Breuer in Wood

New York, NY

Façade Design Seminar
Samir Kumar
Princeton School of Architecture
Spring 2021

with Kaitlin Faherty

 

The façade of Marcel Breuer’s brutalist masterpiece is as much volume as it is surface. The inverted-ziggurat block of the Met Breuer building is set back from the zoning envelope to create an outdoor room at the building’s base, while the concrete walls framing the building on either side to carefully inscribe the building’s mass within an implied cube.

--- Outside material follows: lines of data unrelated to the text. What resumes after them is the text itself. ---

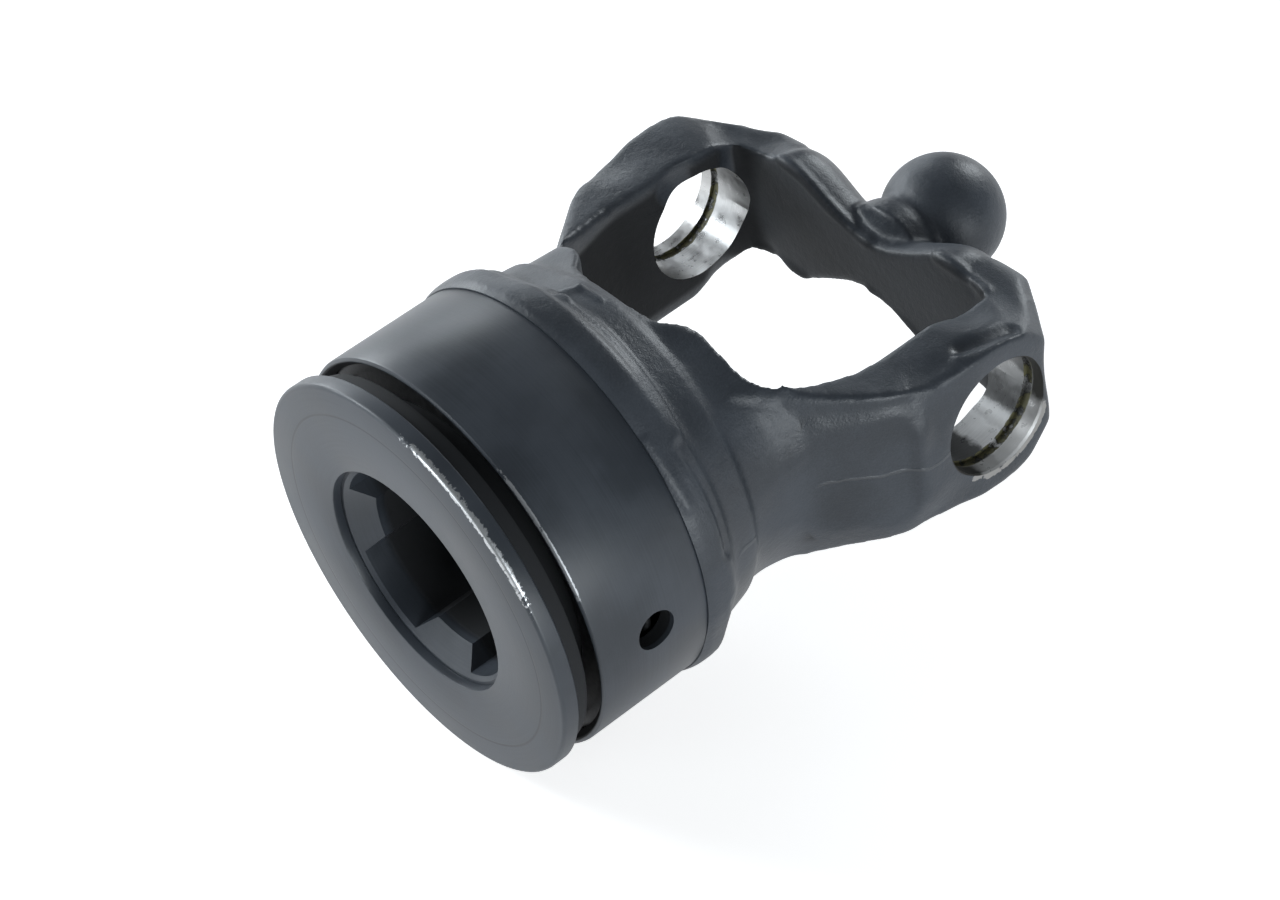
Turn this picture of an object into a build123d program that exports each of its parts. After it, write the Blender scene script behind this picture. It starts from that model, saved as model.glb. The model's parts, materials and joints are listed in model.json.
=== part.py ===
from build123d import *
import os
from math import radians, sin, sqrt

# Wide-angle driveshaft yoke with a pull-ring quick release, in millimetres.
# X is the shaft axis, Y the axis of the cross bore and Z is up. The values below count x from the
# front face of the pull ring. The parts are exported with the cross bore's centre at the origin.

# Hub
hub_radius = 46.0
hub_front = 10.3
hub_turned_end = 37.6
shoulder_rise = 1.0
shoulder_radius = hub_radius + shoulder_rise
shoulder_crest = 39.6
shoulder_end = 45.0
root_drop = 6.9
root_radius = hub_radius - root_drop
mouth_chamfer = 1.7
side_hole_radius = 4.5
side_hole_x = 24.6

# Pocket round the nose
mouth_wall = 2.4
washer_seat_radius = hub_radius - mouth_wall
washer_seat_x = 16.5
washer_ledge = 1.6
pocket_radius = washer_seat_radius - washer_ledge
pocket_end = 40.0

# Nose and spline bore
pocket_gap = 11.0
nose_radius = pocket_radius - pocket_gap
nose_front = 2.1
nose_wall = 6.7
spline_major = nose_radius - nose_wall
spline_tooth_height = 3.9
spline_minor = spline_major - spline_tooth_height
spline_count = 4
spline_slot_half = 8.2
spline_flank_angle = 15.0
lead_in = 0.8
lead_in_radius = spline_major + lead_in

# Pull ring
flange_radius = hub_radius
flange_thickness = 4.0
flange_bevel = 0.6
flange_hole_radius = lead_in_radius + 0.8
stop_gap = 0.1
collar_step = 2.0
collar_radius = flange_radius - collar_step
collar_end = 8.0
slide_clearance = 0.06
sleeve_wall = 3.1
sleeve_end = 38.5
heavy_sleeve_wall = 6.54
heavy_sleeve_radius = nose_radius + slide_clearance + heavy_sleeve_wall
heavy_sleeve_start = 28.6
end_flange_clearance = 0.4
end_flange_radius = pocket_radius - end_flange_clearance
end_flange_thickness = 2.5
ring_travel = 8.0

# Locking balls
ball_lock_radius = 4.35
ball_hole_clearance = 0.05
ball_relief_depth = 3.0
lock_ball_count = 4

# Spring, washer and retaining ring
spring_wire_radius = 1.3
spring_rim_clearance = 0.9
spring_mean_radius = pocket_radius - spring_rim_clearance - spring_wire_radius
spring_turns = 3.5
spring_seat_gap = 0.05
washer_thickness = 2.0
washer_hole_clearance = 0.4
washer_rim_clearance = 0.15
retainer_thickness = 1.5
retainer_width = 3.2
retainer_groove_depth = 0.9
retainer_gap_angle = 24.0
seat_gap = 0.05

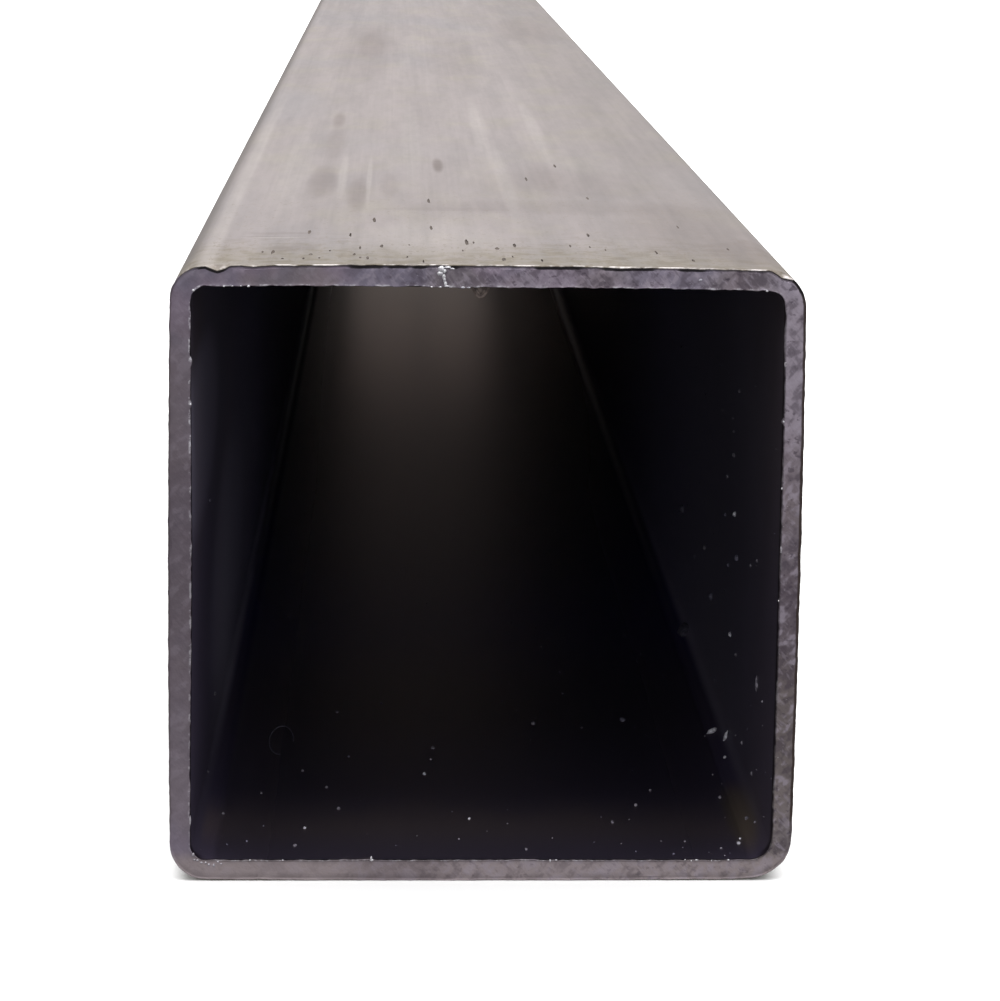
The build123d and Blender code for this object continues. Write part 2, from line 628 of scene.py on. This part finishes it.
def boreRoughness(steel, corner, onRight, across):
    above, aside, inCorner = (boreLook[name] for name in ("roughAbove", "roughAside", "roughCorner"))
    # the right corner far in is smoother and catches more light
    smoother = onRight * steel.fade(across, 20, 23) * steel.reach(140, 260)
    rough = above + steel.reach(330, 170) * 0.08 - steel.reach(300, 420) * 0.02
    rough = rough + steel.fade(across, 19, 26.6) * (aside - above) - smoother * 0.17
    return rough + corner * (inCorner - aside) * (1 - onRight * 0.3)


def makeBoreFinish():
    steel = Finish("darkBore", boreLook["paints"])
    grains = steel.grains(boreLook["grains"])
    across = steel.maths("ABSOLUTE", steel.x)
    onRight = steel.fade(steel.x, 0, 9)
    corner = steel.fade(across, 25.4, 26.4) * steel.fade(across, 28.2, 27.9)
    duller = steel.reach(330, 200) * steel.reach(50, 100)
    steel.set(
        BaseColor=paintBore(steel, grains, across),
        Metallic=boreLook["metallic"] * (1 - duller * 0.38) + steel.reach(280, 390) * 0.22,
        Roughness=boreRoughness(steel, corner, onRight, across) + grains["mottle"] * 0.04,
        IOR=1.0,
        SpecularTint=(*boreLook["sheen"], 1.0),
        CoatWeight=boreLook["coat"] * (1 - corner * 0.6),
        CoatRoughness=boreLook["coatRoughness"],
        Normal=steel.bump(grains["grooves"], boreLook["grooveDepth"]),
    )
    return steel.material


def makePlainFinish(name, dark, light, grainSize, metallic, roughness):
    steel = Finish(name)
    mottle = steel.grain((grainSize,) * 3, detail=3, rough=0.6, shift=1)
    colour = steel.mix(steel.fade(mottle, 0.35, 0.65), screenColour(*dark), screenColour(*light))
    steel.set(BaseColor=colour, Metallic=metallic, Roughness=roughness, Normal=steel.bump(mottle, 0.02))
    return steel.material


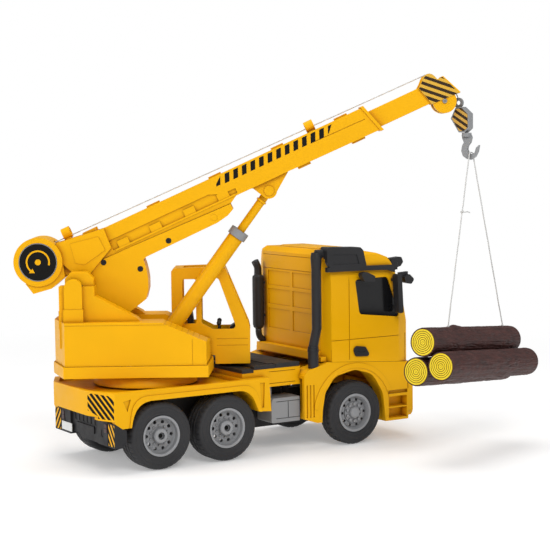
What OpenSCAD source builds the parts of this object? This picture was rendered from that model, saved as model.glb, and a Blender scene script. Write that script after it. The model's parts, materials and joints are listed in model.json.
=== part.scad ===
// Toy crane truck: three-axle chassis, driver's cab, slewing crane with
// a two-stage boom, winch, hook block and a slung bundle of three logs.
// Millimetres, +X forward, +Y left, +Z up. The origin is on the slewing axis,
// in the plane of the flat belly of the chassis tray.

/* [Chassis] */
// Height of the flat belly above the ground
base_h = 20; // [18:0.5:22]
// Half width over the tyres and the bodywork
half_w = 61.6; // [60:0.1:64]
// First rear axle, measured from the slewing axis
axle1_x = -16.5; // [-17.5:0.1:-16]
// Second rear axle
axle2_x = 49.1; // [48.8:0.1:50]
// Steered front axle
front_x = 186.1; // [185:0.1:187]
// Radius of every tyre
tyre_r = 29.7; // [29:0.1:30]
// Radius of the tyre seat on the rims
rim_r = 17.8; // [17:0.1:18.4]
// Width of a rear tyre
rear_tyre_w = 26; // [24:0.5:27]
// Width of a front tyre
front_tyre_w = 18; // [16:0.5:18]
// Radius of the wheel shafts
shaft_r = 2; // [1.8:0.05:2.2]

/* [Crane] */
// Direction of the boom at rest, from straight ahead, negative to the right
crane_yaw = -31; // [-34:0.5:-30]
// Elevation of the boom at rest
boom_lift = 24.2; // [22:0.1:26]
// Boom pivot along the crane, negative behind the slewing axis
pivot_x = -54; // [-56:0.5:-52]
// Boom pivot above the ground
pivot_z = 158; // [157:0.5:160]
// Half width of the main boom
boom_hw = 13; // [12.6:0.1:13.4]
// Foot pin of the dummy ram, in front of the slewing axis
ram_x = 22; // [20:0.5:24]
// Foot pin of the dummy ram above the ground
ram_z = 114; // [113.5:0.5:116]

/* [Load] */
// Log radius
log_r = 13.3; // [12.8:0.1:13.3]
// Log length
log_l = 148; // [140:1:150]
// Direction of the logs, from straight ahead
log_yaw = 20.5; // [10:0.5:25]

/* [Fits] */
// Radial running clearance of pins and shafts
run = 0.05; // [0.03:0.01:0.08]

/* [Hidden] */
$fn = 48;

yellow = "#f3b300";
black = "#26272b";
dark = "#3b3c40";
grey = "#8d9095";
steel = "#b9bcc0";
nylon = "#f4f2ea";
cord = "#c9c4b8";

// Gears: modules, tooth counts and centre distances
drive_mod = 0.7;
axle_teeth = 17;
motor_teeth = 12;
slew_mod = 0.8;
sun_teeth = 30;
slew_teeth = 12;
gear_w = 5;
backlash = 0.22;
centre_gap = 0.08;
drive_c = drive_mod * (axle_teeth + motor_teeth) / 2 + centre_gap;
slew_c = slew_mod * (sun_teeth + slew_teeth) / 2 + centre_gap;
motor_z = tyre_r + drive_c;
motor_shaft_r = 1;

// Points in boom coordinates [along, above the pivot]
head = [358.7, 11.2];     // lower sheave
ram_top = [185, 4.9];
drum = [-25.75, 33.8];
function boom_to_crane(p) = [
  pivot_x + p[0] * cos(boom_lift) - p[1] * sin(boom_lift),
  pivot_z + p[0] * sin(boom_lift) + p[1] * cos(boom_lift)];
sheave = boom_to_crane(head);
ram_span = boom_to_crane(ram_top) - [ram_x, ram_z];
ram_ang = atan2(ram_span[1], ram_span[0]);
ram_len = norm(ram_span);

hook_ahead = 14;          // eye of the block in front of the sheave
hook_yaw = -30;           // the block hangs turned from the boom
bowl_x = 11.3;            // bowl of the hook beyond the eye
log_tilt = 4.9;           // the bundle hangs slightly nose down
bundle_z = 86;            // height of the point the bundle tilts about

// ---------- frames ----------
// Heights above the ground, origin under the slewing axis
module ground() { translate([0, 0, -base_h]) children(); }
// Turned with the crane, +X along the boom
module crane() { ground() rotate([0, 0, crane_yaw]) children(); }
module boom() { crane() translate([pivot_x, 0, pivot_z]) rotate([0, -boom_lift, 0]) children(); }
module hook_frame() {
  crane() translate([sheave[0] + hook_ahead, 0, sheave[1]]) rotate([0, 0, hook_yaw]) children();
}
// +Z along the ram
module ram() { crane() translate([ram_x, 0, ram_z]) rotate([0, 90 - ram_ang, 0]) children(); }
module both() {
  children();
  mirror([0, 1, 0]) children();
}

// ---------- solids ----------
module box(x0, x1, y0, y1, z0, z1) { translate([x0, y0, z0]) cube([x1 - x0, y1 - y0, z1 - z0]); }
// box centred across the truck, with half width hw
module mid_box(x0, x1, hw, z0, z1) { box(x0, x1, -hw, hw, z0, z1); }
// side view [x, z] carried across from y0 to y1
module side(points, y0, y1) {
  translate([0, y1, 0]) rotate([90, 0, 0]) linear_extrude(height = y1 - y0) polygon(points);
}
module mid_side(points, hw) { side(points, -hw, hw); }
// plan [x, y] from z0 to z1
module plan(points, z0, z1) {
  translate([0, 0, z0]) linear_extrude(height = z1 - z0) polygon(points);
}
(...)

This project reimagines the building curtained in a wood screen that creates an occupiable semi-outdoor space within the volume between building mass and zoning envelope. Interwoven steam-bent boards create an undulating pattern on the building’s exterior and bring dappled light into a new system of publicly accessible balconies and terraces.

 

Madison Avenue (Northwest) Facade

 

E 75th Street (Northeast) Facade

 

Façade System

A ship-lap blackened cedar rain screen replaces the existing granite surface, and new apertures allow for the addition of a semi-exterior staircase, balcony access, and better communication between an existing roof terrace and the new façade.

Glue-laminated timber columns and brackets support a system of balconies beneath the building’s cantilever on Madison Avenue. These in turn stiffen a system of vertical steel rails, hung from above, which support wood façade panels.

These panels consist of two layers of steam-bent cedar slats, one wide and one narrow, one outside and one inside the horizontal structure. The bent slats periodically trade places from inside to outside, creating diverse effects across the porous surface.

While panel dimensions vary across the façade, the steam-bent slats’ consistent curvature allows for efficient production and reuse of formwork off-site.